Scripts that build objects:
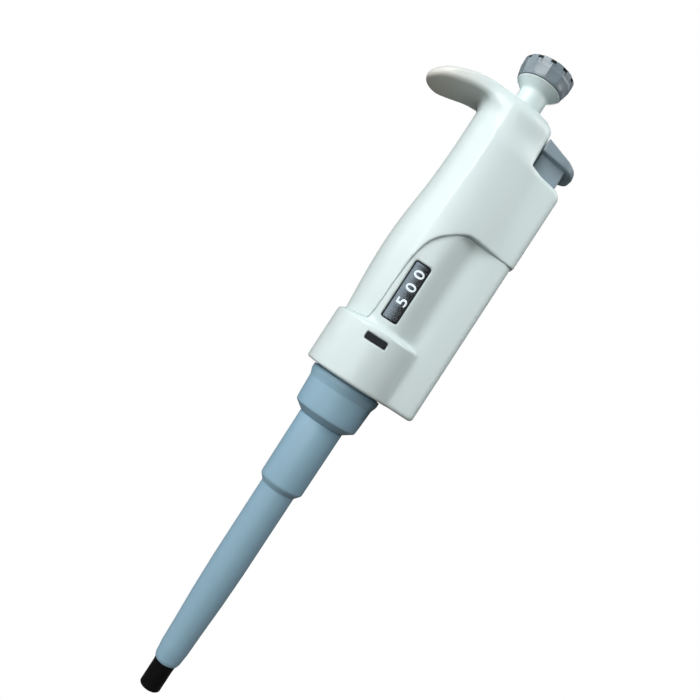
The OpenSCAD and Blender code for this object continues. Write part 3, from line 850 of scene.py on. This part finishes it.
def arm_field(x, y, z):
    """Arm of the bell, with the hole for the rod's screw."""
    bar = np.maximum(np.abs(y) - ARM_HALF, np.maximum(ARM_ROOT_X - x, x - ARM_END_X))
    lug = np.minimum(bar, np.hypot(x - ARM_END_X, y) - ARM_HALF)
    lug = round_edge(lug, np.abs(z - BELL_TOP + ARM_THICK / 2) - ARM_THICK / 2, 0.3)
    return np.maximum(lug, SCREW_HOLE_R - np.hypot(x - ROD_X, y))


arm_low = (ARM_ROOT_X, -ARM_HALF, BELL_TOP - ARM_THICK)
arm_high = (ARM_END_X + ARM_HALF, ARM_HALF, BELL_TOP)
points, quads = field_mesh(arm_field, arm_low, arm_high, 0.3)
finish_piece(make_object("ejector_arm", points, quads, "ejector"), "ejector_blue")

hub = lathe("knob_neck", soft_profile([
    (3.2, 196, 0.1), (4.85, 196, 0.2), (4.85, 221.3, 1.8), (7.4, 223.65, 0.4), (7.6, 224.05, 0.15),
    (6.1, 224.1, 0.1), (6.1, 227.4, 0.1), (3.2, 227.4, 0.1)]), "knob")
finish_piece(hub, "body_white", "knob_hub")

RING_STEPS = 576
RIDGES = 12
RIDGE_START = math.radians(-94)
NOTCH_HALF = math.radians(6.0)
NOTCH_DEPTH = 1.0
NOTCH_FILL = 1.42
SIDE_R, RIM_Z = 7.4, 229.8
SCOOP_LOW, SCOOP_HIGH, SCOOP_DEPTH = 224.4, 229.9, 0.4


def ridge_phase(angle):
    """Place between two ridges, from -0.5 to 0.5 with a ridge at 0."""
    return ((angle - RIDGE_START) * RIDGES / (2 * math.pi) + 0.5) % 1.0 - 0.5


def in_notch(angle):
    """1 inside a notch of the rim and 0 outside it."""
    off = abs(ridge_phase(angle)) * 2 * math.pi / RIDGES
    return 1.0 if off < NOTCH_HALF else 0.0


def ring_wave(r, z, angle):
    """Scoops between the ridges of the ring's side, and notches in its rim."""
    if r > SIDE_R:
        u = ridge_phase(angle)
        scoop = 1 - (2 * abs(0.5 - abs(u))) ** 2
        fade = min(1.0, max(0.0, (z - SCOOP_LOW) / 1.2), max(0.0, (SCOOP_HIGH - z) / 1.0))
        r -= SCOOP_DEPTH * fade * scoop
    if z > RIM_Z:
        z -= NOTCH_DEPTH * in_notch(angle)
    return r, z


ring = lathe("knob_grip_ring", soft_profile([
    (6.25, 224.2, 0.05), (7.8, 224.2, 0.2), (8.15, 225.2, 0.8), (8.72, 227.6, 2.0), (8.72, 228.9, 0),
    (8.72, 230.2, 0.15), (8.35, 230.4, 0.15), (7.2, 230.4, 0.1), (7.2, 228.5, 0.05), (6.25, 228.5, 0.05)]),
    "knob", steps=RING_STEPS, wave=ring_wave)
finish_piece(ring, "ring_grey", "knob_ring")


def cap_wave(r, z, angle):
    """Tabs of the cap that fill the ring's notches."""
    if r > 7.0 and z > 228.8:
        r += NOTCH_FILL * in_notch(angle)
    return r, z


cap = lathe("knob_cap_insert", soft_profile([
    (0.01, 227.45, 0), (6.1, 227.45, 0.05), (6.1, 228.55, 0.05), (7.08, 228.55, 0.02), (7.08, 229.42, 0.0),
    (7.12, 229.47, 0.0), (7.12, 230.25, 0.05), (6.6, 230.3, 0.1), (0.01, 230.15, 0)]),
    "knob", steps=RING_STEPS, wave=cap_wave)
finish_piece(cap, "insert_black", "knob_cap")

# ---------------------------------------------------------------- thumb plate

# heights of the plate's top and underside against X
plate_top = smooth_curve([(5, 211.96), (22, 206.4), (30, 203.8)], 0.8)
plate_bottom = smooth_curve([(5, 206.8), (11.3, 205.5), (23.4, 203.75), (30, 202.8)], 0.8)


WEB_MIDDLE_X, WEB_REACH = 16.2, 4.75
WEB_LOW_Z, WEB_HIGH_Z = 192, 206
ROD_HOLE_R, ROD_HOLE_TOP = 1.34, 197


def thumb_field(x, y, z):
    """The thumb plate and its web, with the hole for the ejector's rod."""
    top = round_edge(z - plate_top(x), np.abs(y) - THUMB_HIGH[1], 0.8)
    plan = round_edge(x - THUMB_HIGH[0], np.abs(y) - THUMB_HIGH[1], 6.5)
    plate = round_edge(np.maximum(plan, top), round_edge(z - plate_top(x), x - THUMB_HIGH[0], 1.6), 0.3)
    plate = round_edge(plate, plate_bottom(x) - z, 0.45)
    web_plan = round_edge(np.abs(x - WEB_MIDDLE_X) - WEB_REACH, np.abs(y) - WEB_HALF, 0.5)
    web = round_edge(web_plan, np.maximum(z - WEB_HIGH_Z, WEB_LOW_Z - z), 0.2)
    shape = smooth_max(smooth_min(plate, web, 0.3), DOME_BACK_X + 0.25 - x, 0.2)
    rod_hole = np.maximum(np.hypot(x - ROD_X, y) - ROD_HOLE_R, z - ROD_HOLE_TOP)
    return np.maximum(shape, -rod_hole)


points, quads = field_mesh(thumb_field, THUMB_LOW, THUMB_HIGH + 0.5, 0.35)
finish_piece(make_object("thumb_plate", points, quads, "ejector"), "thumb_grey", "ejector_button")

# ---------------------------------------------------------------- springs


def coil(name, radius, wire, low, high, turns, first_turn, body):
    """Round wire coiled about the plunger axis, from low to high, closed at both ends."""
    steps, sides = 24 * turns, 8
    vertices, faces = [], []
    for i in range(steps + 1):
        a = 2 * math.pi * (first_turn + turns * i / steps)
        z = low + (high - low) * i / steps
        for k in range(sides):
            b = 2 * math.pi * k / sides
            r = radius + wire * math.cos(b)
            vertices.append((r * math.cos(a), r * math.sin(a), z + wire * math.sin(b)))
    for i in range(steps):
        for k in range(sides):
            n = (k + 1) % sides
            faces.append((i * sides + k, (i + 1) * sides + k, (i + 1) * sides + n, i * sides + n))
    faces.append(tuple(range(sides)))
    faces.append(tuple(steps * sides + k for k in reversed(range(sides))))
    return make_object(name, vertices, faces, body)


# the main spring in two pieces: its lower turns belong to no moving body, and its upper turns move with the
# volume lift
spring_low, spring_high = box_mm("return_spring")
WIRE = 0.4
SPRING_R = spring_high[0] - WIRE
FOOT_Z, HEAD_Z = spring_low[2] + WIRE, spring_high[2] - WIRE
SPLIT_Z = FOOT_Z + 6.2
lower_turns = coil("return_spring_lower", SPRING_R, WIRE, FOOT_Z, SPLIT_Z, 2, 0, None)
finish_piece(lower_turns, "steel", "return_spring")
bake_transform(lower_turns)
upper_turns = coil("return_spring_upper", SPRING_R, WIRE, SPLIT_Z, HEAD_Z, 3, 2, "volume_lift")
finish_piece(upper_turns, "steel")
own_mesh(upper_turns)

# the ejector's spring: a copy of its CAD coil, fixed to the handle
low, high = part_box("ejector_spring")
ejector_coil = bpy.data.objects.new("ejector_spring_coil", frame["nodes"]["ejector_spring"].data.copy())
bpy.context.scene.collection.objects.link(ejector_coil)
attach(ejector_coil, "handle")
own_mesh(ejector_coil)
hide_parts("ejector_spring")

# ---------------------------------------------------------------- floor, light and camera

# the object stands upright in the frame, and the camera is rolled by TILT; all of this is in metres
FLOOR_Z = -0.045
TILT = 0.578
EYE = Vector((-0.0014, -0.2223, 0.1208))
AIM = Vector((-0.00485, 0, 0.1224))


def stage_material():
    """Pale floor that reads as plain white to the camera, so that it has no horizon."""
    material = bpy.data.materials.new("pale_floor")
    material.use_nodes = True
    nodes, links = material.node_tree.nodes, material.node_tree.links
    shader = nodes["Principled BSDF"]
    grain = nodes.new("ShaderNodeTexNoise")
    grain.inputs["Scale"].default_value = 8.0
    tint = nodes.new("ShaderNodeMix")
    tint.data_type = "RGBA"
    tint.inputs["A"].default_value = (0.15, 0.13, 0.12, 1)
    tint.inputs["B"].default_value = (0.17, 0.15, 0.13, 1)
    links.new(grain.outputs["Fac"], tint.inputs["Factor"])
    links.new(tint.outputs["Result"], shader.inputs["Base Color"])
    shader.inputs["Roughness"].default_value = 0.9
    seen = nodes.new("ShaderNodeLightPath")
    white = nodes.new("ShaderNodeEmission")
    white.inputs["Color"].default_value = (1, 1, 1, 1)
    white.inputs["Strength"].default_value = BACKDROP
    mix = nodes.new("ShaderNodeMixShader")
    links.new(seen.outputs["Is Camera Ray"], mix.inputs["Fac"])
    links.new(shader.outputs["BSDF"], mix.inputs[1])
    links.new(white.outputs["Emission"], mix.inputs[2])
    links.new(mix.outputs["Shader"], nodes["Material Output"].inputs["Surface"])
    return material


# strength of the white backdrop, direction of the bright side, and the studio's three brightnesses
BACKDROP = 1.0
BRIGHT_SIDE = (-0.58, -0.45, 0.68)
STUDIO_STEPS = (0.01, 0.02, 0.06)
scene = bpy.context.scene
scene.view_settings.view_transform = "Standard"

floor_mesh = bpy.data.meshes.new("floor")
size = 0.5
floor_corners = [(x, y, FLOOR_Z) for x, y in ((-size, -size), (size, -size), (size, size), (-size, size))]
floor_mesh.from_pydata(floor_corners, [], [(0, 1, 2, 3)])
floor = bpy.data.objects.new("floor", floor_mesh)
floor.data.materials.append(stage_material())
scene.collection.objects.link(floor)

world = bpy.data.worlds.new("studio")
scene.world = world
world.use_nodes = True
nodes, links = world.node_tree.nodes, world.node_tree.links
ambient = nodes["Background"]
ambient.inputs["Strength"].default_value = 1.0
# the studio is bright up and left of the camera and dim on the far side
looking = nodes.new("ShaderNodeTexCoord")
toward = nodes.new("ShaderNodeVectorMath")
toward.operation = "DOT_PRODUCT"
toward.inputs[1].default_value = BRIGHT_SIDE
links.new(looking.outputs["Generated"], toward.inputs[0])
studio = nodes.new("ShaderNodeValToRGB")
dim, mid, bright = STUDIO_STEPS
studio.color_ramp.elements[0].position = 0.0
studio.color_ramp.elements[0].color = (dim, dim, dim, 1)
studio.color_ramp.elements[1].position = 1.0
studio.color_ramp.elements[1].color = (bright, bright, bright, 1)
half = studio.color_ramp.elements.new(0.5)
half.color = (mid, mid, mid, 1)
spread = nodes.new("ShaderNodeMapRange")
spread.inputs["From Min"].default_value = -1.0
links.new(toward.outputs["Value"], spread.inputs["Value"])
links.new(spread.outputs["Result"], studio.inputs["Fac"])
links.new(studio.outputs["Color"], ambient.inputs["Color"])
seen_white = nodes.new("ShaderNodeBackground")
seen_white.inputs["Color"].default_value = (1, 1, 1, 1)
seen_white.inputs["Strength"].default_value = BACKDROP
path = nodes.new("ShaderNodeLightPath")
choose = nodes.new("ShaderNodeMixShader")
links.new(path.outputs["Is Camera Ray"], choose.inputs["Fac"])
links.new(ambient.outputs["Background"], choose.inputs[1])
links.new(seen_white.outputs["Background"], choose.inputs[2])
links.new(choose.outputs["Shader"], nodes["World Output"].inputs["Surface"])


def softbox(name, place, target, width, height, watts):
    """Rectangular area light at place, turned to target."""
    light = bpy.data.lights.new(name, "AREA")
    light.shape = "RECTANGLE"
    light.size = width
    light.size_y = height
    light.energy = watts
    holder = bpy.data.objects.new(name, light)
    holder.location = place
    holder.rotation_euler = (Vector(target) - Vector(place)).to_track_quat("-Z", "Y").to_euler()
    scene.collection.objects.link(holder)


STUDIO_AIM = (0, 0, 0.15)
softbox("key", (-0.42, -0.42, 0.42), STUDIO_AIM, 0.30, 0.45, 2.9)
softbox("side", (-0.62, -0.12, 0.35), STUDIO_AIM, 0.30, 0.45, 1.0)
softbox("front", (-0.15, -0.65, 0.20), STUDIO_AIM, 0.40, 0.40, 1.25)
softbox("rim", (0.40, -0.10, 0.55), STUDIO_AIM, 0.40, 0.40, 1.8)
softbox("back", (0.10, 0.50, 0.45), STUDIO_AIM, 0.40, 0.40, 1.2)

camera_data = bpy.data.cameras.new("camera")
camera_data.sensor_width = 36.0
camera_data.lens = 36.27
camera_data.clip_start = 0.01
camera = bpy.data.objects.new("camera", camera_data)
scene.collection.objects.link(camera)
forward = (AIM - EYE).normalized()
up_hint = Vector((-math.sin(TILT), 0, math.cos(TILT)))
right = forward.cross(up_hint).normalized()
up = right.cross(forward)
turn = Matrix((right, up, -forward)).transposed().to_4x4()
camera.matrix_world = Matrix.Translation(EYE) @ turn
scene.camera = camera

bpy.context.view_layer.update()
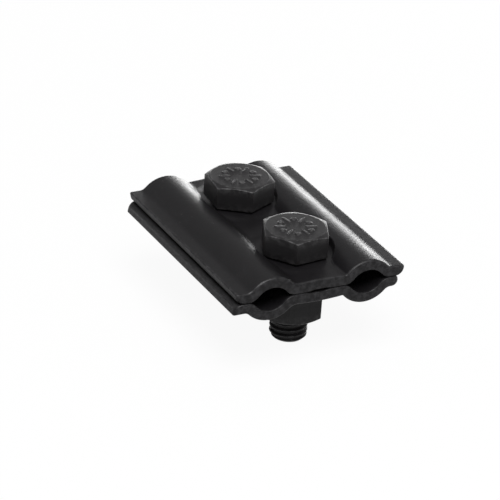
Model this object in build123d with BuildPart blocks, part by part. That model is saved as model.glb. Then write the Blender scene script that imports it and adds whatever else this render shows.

Directive | Take the line containing "bake_transform(lower_turns)" and the line containing "AIM = Vector((-0.00485, 0, 0.1224))". Write out both and all lines between, exactly, and nothing more.

Final result |
bake_transform(lower_turns)
upper_turns = coil("return_spring_upper", SPRING_R, WIRE, SPLIT_Z, HEAD_Z, 3, 2, "volume_lift")
finish_piece(upper_turns, "steel")
own_mesh(upper_turns)

# the ejector's spring: a copy of its CAD coil, fixed to the handle
low, high = part_box("ejector_spring")
ejector_coil = bpy.data.objects.new("ejector_spring_coil", frame["nodes"]["ejector_spring"].data.copy())
bpy.context.scene.collection.objects.link(ejector_coil)
attach(ejector_coil, "handle")
own_mesh(ejector_coil)
hide_parts("ejector_spring")

# ---------------------------------------------------------------- floor, light and camera

# the object stands upright in the frame, and the camera is rolled by TILT; all of this is in metres
FLOOR_Z = -0.045
TILT = 0.578
EYE = Vector((-0.0014, -0.2223, 0.1208))
AIM = Vector((-0.00485, 0, 0.1224))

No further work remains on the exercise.